Exchange of Earth for Heaven – Charles Spurgeon

HAVE you ever visited the hospital, and sat by the side of the poor Christian woman who has lain upon that bed for months—her hearing almost gone, her sight failing, scarcely able to breathe, palpitation of the heart, life a protracted agony? Oh! what a change from the bed of languishing to the throne of God! What a difference between that hospital, with its sounds of sickness and of sorrow, and yonder new Jerusalem and the shout of them that triumph, the song of them that feast! What an escape from the dying bed to the living glory—from the glazing eye, and the wasting frame, and the cold death-sweat, to the glory which excels, and the harps of angels, and the songs of the glorified!
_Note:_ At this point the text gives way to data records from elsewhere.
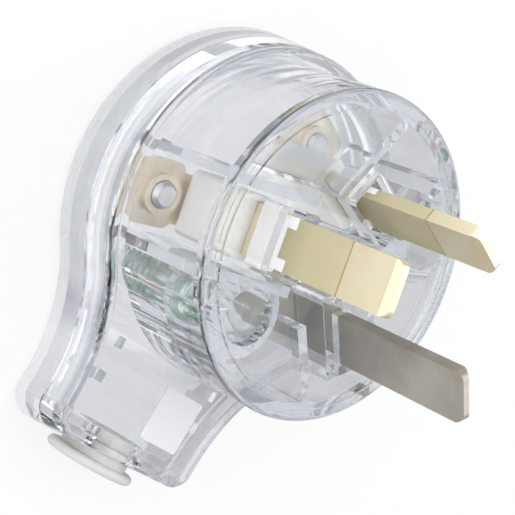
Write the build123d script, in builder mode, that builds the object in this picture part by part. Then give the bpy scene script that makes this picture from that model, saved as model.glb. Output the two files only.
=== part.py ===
from build123d import *
import os
from math import cos, radians, sin, tan

# Side-entry mains plug with three flat pins and a clear two-part body.
# Millimetres. The origin is the middle of the pin circle on the pin face, +Z runs along the pins
# away from the body, and +Y runs from the earth pin towards the two live pins.
# The cord leaves sideways through the tail, below and to the left when the pins face the viewer.

# Outer body
face_radius = 20.2
nose_height = 14.4
nose_draft = 1.2
face_edge = 0.6
face_groove_radius = 18.2
face_groove_width = 0.9
face_groove_depth = 0.3
rim_radius = 22.9
shell_draft = 6.5
rim_edge = 0.8
rim_height = 4.6
cover_height = 6.5
cover_edge = 1.9
tail_angle = 224.5
tail_reach = 34.3
tail_half_width = 12.0
tail_corner = 3.0
inner_corner = 0.5
neck_straight = 4.2

# Walls and the lip that centres the cover
nose_wall = 1.9
rim_wall = 1.8
face_wall = 2.4
shoulder_wall = 1.8
cover_wall = 1.8
seam = 0.08
lip_height = 1.6
lip_wall = 1.0
lip_clearance = 0.15

# Rooms for the terminals
room_width = 9.6
room_wall = 1.3
room_start = 3.0
live_room_overrun = 0.3
earth_room_end = 15.0
wall_overlap = 0.4

# Pins: blade sizes of the flat-pin system
pin_width = 6.35
pin_thickness = 1.63
pin_circle = 7.92
live_pin_angle = 30.0
live_pin_reach = 17.06
earth_pin_y = -10.31
earth_pin_reach = 19.94
pin_corner = 1.1
pin_bevel_length = 1.0
pin_bevel_depth = 0.4
pin_fit = 0.08

# Insulating sleeves of the live pins, with the band and the window that key them to the blade
sleeve_reach = 9.35
sleeve_wall = 0.32
sleeve_end = 6.3
band_start = 3.6
band_width = 7.8
band_depth = 3.4
band_edge = 0.4
window_width = 3.2
window_height = 1.3

# Openings around the live pins in the pin face, and the insulating blocks behind them
slot_length = 8.2
slot_breadth = 5.2
slot_corner = 0.6
pin_block_start = 8.3
pin_block_gap = 1.2
pin_block_width = 8.0
pin_block_depth = 4.8
pin_block_edge = 0.8

# Terminals: pad bent off the pin, clamp plate and screw
head_clearance = 0.37
pad_width = 8.0
pad_reach = 9.2
pad_corner = 1.2
bend_radius = 0.8
terminal_offset = 5.2
clamp_width = 7.4
clamp_length = 6.8
clamp_thickness = 1.2
clamp_corner = 0.6
clamp_groove = 0.3
clamp_groove_pitch = 5.0
thread_collar_radius = 2.5
thread_collar_height = 0.9
terminal_screw_radius = 1.7
terminal_screw_nose = 1.6
terminal_head_radius = 3.0
terminal_head_height = 1.9
terminal_head_edge = 0.7
screw_point = 0.5
slot_width = 0.8
slot_depth = 0.9
thread_fit = 0.05
earth_shank_width = 8.4
earth_guide_wall = 1.2
earth_guide_end = 8.0
earth_shoulder_fit = 0.1

# Screws that hold the cover
cover_screw_circle = 14.1
cover_screw_angle = 190.0
cover_screw_radius = 1.5
cover_screw_end_gap = 0.7
cover_screw_seat = 9.0
cover_head_radius = 2.5
cover_head_height = 2.0
cover_head_edge = 0.8
recess_width = 0.8
recess_reach = 3.4
recess_depth = 1.2
boss_radius = 5.4
well_radius = 3.4
shank_clearance = 0.25
cover_boss_radius = 3.6
stop_width = 5.0
stop_depth = 1.6
stop_gap = 0.2

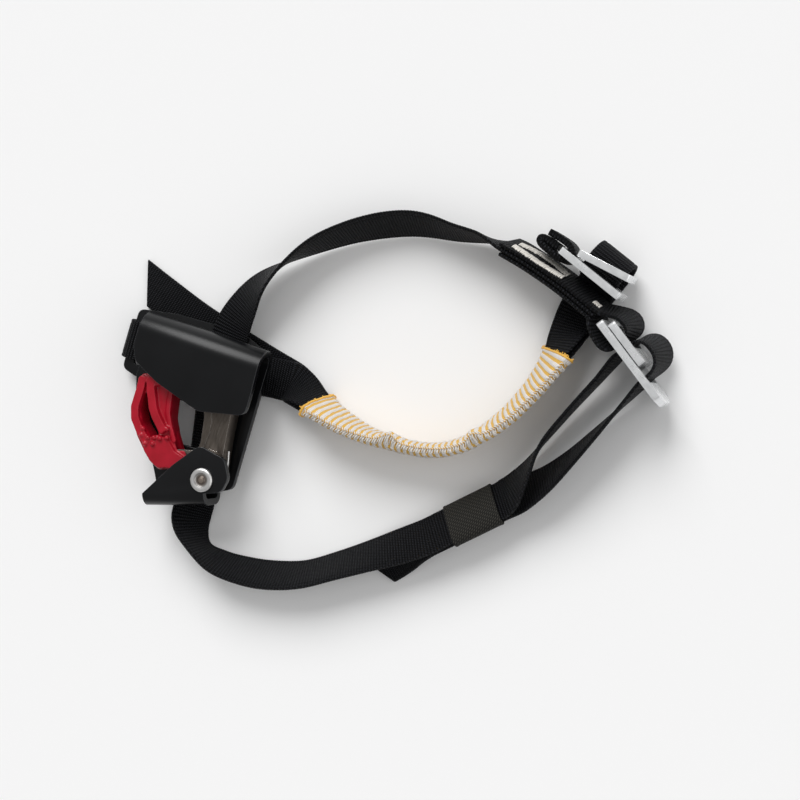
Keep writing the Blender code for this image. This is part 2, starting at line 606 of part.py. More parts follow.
def keeper():
    start, end = Vector((*KEEPER_START, KEEPER_Z)), Vector((*KEEPER_END, KEEPER_Z))
    stations = [(*start.lerp(end, t), KEEPER_LEAN) for t in KEEPER_SPAN]
    return swept("keeper", leaning(stations, 0.0, 8), oval(11.1, 3.1, 1.4), ELASTIC, 1.0, closed=True)


def in_joint(offset):
    count = sum(1 for here, _ in leaning(NECK)[:20] if here.x > JOINT_X)
    return leaning(NECK, offset)[:count]


def holding_loops():
    outer = in_joint(2 * LAYER)
    inner = in_joint(-2 * LAYER)
    loop = folding(in_plan(HOLD_LOOP_PATH, BUCKLE_2_AT, BUCKLE_2_TURN), (0, 0, 1))
    strap("buckle_2_loop", reverse(outer) + loop + inner)
    hold = in_plan(BUCKLE_1_HOLD_PATH, JOINT_AT, JOINT_TURN, 15.6)
    strap("buckle_1_loop", folding(hold, (0, 0, -1)), width=14.5, thick=HOLD_THICK)


def bar_tacks():
    """Dense zigzag stitching through the joint: two long rows and one short one."""
    proud = in_joint(2 * LAYER + WEB_THICK / 2 + 0.65)
    rows = (("bar_tack_upper", 5, 11, 1.6, 8.6), ("bar_tack_lower", 5, 11, -6.4, 0.4),
            ("bar_tack_end", 0, 2, 1.0, 5.0))
    for name, first, last, low, high in rows:
        swept(name, proud[first:last], [(low, 0), (high, 0)], THREAD, 0.7)


# ---- buckles, drawn flat and stood on edge ----
def standing(name, loops, at, turn, s, n, z, swing=0.0):
    """A plate drawn in (along, up), stood on edge at (s, n) of a buckle's plan and swung there."""
    place_at = in_plan([(s, n)], at, turn, z)[0]
    return slab(name, loops, -BUCKLE_PLATE / 2, BUCKLE_PLATE, ALUMINIUM, tuple(place_at),
                (math.radians(90), 0, math.radians(turn + swing)))


def box_outline(left, right, low, high, radius=1.2):
    corners = [(left, low), (right, low), (right, high), (left, high)]
    return rounded([(*corner, radius) for corner in corners], 0, 2)


def buckles():
    standing("buckle_1_base", [box_outline(-20.0, 15.0, -10.5, 10.5, 2),
                               box_outline(-18.0, -12.6, -8.6, 8.6, 1),
                               box_outline(-10.6, 10.8, -6.6, 5.5, 1)],
             JOINT_AT, JOINT_TURN, 0, 11.2, 16.6)
    standing("buckle_1_lock", [box_outline(-4.0, 23.0, -9.0, 9.0, 2),
                               box_outline(-2.2, 20.6, -2.8, 4.4, 1)],
             JOINT_AT, JOINT_TURN, -9.0, 15.95, 16.6, swing=11.0)
    outline = rounded([(-1.0, -13.5, 2), (42.0, -13.5, 3), (46.0, -8.0, 3), (46.0, 8.0, 3),
                       (42.0, 13.5, 3), (-1.0, 13.5, 2)], 0, 3)
    standing("buckle_2_base", [outline, box_outline(3.6, 18.0, -10.6, 10.6),
                               box_outline(25.0, 34.6, -10.6, 10.6)],
             BUCKLE_2_AT, BUCKLE_2_TURN, 0, 0, BUCKLE_Z)
    standing("buckle_2_lock", [box_outline(2.6, 28.6, -13.0, 13.0, 2),
                               box_outline(5.4, 18.0, -10.6, 10.6)],
             BUCKLE_2_AT, BUCKLE_2_TURN, 0, 3.9, BUCKLE_Z)


# ---- build ----
folded_frame()
strap_plate()
plate_fixings()
cam()
axle_group()
cam_spring()
trigger()
foot_strap()
ankle_strap()
sleeve()
keeper()
holding_loops()
bar_tacks()
buckles()
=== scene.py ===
"""Looks for the foot ascender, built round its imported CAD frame.

Lengths are millimetres in the device's own axes (+X along the rope channel, +Y from the
cam's axle towards the channel, +Z out of the front flap, origin on the cam's axle at floor
level), and world() turns them into metres in the row's frame.
"""
import math
import random

import bmesh
import bpy
import numpy as np
from mathutils import Matrix, Vector

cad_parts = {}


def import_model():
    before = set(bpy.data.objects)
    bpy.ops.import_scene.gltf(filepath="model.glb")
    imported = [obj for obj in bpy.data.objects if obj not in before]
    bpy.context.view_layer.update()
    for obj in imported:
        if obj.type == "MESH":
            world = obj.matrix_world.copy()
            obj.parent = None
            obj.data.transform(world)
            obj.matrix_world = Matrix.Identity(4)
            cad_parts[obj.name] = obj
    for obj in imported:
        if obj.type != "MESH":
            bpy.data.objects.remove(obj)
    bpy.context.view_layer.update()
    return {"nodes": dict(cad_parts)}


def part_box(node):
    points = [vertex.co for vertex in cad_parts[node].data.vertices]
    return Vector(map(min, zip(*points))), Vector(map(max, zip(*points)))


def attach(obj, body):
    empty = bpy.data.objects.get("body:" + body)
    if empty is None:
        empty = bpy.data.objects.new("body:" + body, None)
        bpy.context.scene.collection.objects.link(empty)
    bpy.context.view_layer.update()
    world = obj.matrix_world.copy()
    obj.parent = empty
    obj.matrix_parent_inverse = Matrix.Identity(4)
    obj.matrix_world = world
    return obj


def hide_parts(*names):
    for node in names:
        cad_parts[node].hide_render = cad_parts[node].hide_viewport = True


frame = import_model()
MM = 0.001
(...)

What a change, too, for some of the poor, for some of you sons of poverty who are here this morning, from that hard work which scarcely knows a pause, from those weary fingers, and that flying needle, and that palpitating heart; from that sleep which gives but little rest, because the toil begins so soon that it seems to pervade and injure the sleep itself. What an exchange from that naked room, that unfurnished table! that cup which, so far from running over, you find it difficult to fill! from all those various pains and woes that poverty is heir to, to the wealth and happiness of paradise! What a change for you to the mansions of the blessed, and the crowns of immortality, and the company of the princes of the blood royal, with whom you shall dwell forever! And what a change, again, for the persecuted! I know how a father’s angry word breaks your heart, and how a husband’s cruel remarks grieve you; but you shall soon escape from it all. The jeer of the workshop sometimes reminds you of the cruel mockings you have often read of. What a change for you to be in sweet company, where friends shall cheer and make you glad! My brethren, what a leap it must have been for the martyrs, right away from their stakes to their thrones! What a change for the men who rotted in dungeons until the moss grew on their eyelids, to the immortal beauty of the fairest of the fair, midst the bright ones doubly bright! What a change!